Conducting the International Conference on ‘Just Transitions to a Net Zero World’ (9-10 October 2025) at Durham University to discuss key challenges:
(1) Interdisciplinary Research for Conceptualisations of Just Transitions,
(2) Digital and Technical Infrastructures for Just Transitions,
(3) Financing Just Transitions,
(4) Science for Just Transitions.

Creating integrative methodological toolkits: Building on the workshop’s focus on inductive, deductive, and participatory methods, we will develop toolkits tailored to JT research. These tools will be tested in case studies across sectors, such as the chemical industry (as explored by Alexander Klose and Jürgen Höpfel).
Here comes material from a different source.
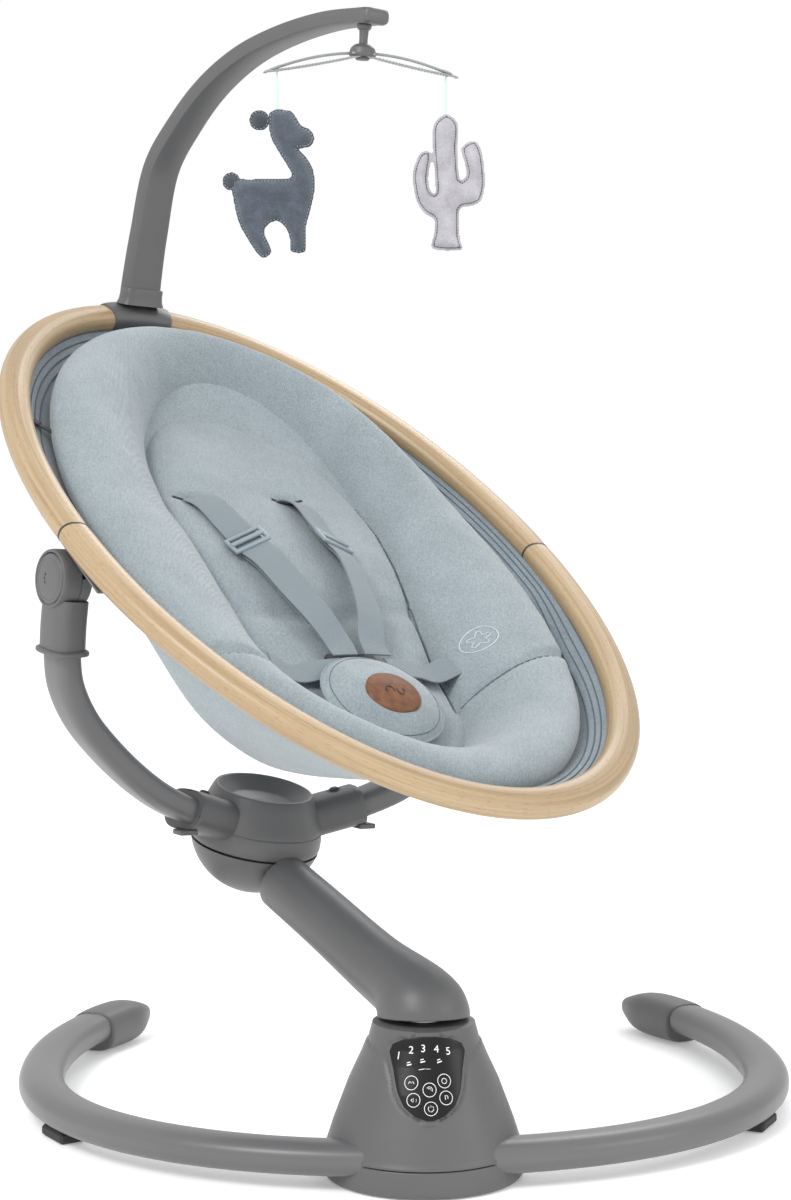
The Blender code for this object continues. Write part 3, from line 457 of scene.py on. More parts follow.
CONE_TOP, SEAM_Z = 0.1135, 0.0206
heights = [CONE_TOP - 0.0012 * i for i in range(1, 75)]
foot = cone_radius(SEAM_Z)
rows = [(0.0, CONE_TOP), (cone_radius(CONE_TOP) - 0.004, CONE_TOP)]
rows += [(cone_radius(z), z) for z in heights]
rows += [(foot, 0.0222), (foot - 0.0003, SEAM_Z), (foot - 0.0015, 0.0203), (0.0, 0.0203)]
bm = turned(rows, 256)
axle = Matrix.Rotation(math.radians(-SWING_TILT), 3, "X") @ Vector((0, 0, 1))
for v in bm.verts:
    r = math.hypot(v.co.x, v.co.y)
    if r > 0.02 and 0.0235 < v.co.z < 0.113:
        angle = abs(math.degrees(math.atan2(v.co.x, -v.co.y)))
        inside = ease((between(FAIRING, v.co.z) - angle) / 2.2 + 0.5) if v.co.z > 0.0500 else 0.0
        near = panel_half(v.co.z, 0.0035)
        pad = ease((near - angle) / 1.6 + 0.5) if near else 0.0
        lift = -0.0009 * inside * (1 - pad) + 0.0010 * pad
        v.co.x *= (r + lift) / r
        v.co.y *= (r + lift) / r
bmesh.ops.bisect_plane(bm, geom=bm.verts[:] + bm.edges[:] + bm.faces[:], plane_co=PIVOT,
                       plane_no=axle, clear_outer=True)
bmesh.ops.holes_fill(bm, edges=[e for e in bm.edges if e.is_boundary], sides=0)
piece("housing_cone", bm, "base", MOULDED, ["housing_shell"])
dish = eased([(0.0, 0.0197), (0.0722, 0.0197), (0.0735, 0.0035), (0.0712, 0.0003),
              (0.0, 0.0003)], 0.0012)
piece("housing_floor_dish", turned(dish, 128), "base", MOULDED, ["housing_base"])
coat(("power_inlet", "speaker", "swing_gear"), DARK_ABS_AND_SHADE)

# ---- touch panel ----
# A black PMMA window with a clear gloss, back-printed in white: a row of step numbers, three short
# timer strokes and six ringed keys with plain signs. The print is drawn as thin inlays.
GLOSS, gloss_shader = start("black_pmma", "#0b0b0c", 0.30, 1.40)
spot = add(GLOSS, "TexCoord")
smear = add(GLOSS, "TexNoise", {"Vector": (spot, "Object"), "Scale": 60.0, "Detail": 3.0})
rough = add(GLOSS, "MapRange", {"Value": (smear, "Fac"), "To Min": 0.26, "To Max": 0.36})
wire(GLOSS, gloss_shader, "Roughness", (rough, "Result"))
WHITE, white_shader = start("white_print", "#eeeeec", 0.4, 1.5)
spot = add(WHITE, "TexCoord")
worn = add(WHITE, "TexNoise", {"Vector": (spot, "Object"), "Scale": 900.0})
tone = ramp(WHITE, (worn, "Fac"), ((0.3, "#dcdcda"), (0.6, "#f4f4f2")))
wire(WHITE, white_shader, "Base Color", (tone, "Color"))


def on_cone(angle, z, lift):
    """A point above the cone; the angle runs from the front."""
    r = cone_radius(z) + lift
    a = math.radians(angle)
    return Vector((r * math.sin(a), -r * math.cos(a), z))


bm = bmesh.new()
bmesh.ops.create_grid(bm, x_segments=60, y_segments=96, size=1.0)
for v in bm.verts:
    z = PANEL[0][0] + (PANEL[-1][0] - PANEL[0][0]) * (v.co.y + 1) / 2
    half = between(PANEL, z)
    edge = max(abs(v.co.x), abs(v.co.y)) ** 24
    v.co = on_cone(v.co.x * half, z, 0.0022 - 0.0004 * edge)
ring = bmesh.ops.extrude_face_region(bm, geom=bm.faces[:])["geom"]
for v in ring:
    if isinstance(v, bmesh.types.BMVert):
        out = Vector((v.co.x, v.co.y, 0)).normalized()
        v.co -= out * 0.0011
piece("touch_panel", bm, "base", GLOSS, ["control_panel"], sharp=50)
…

Expanding Interdisciplinary Networks: Establishing a European Union network for interdisciplinary knowledge sharing of JT, proposed by Steffi Formann to pool strategies and competencies across sectors, fostering collaboration between natural and social scientists.

By sustaining this momentum, our collaborative efforts will focus on expanding transnational research partnerships, analysing emerging governance structures, and developing strategies to integrate ecosocial considerations. The complexity of Just Transition challenges necessitates iterative, evidence-based approaches. The Durham workshop demonstrated that interdisciplinary collaboration and methodological rigor can enhance the robustness of research frameworks informing policy and practice.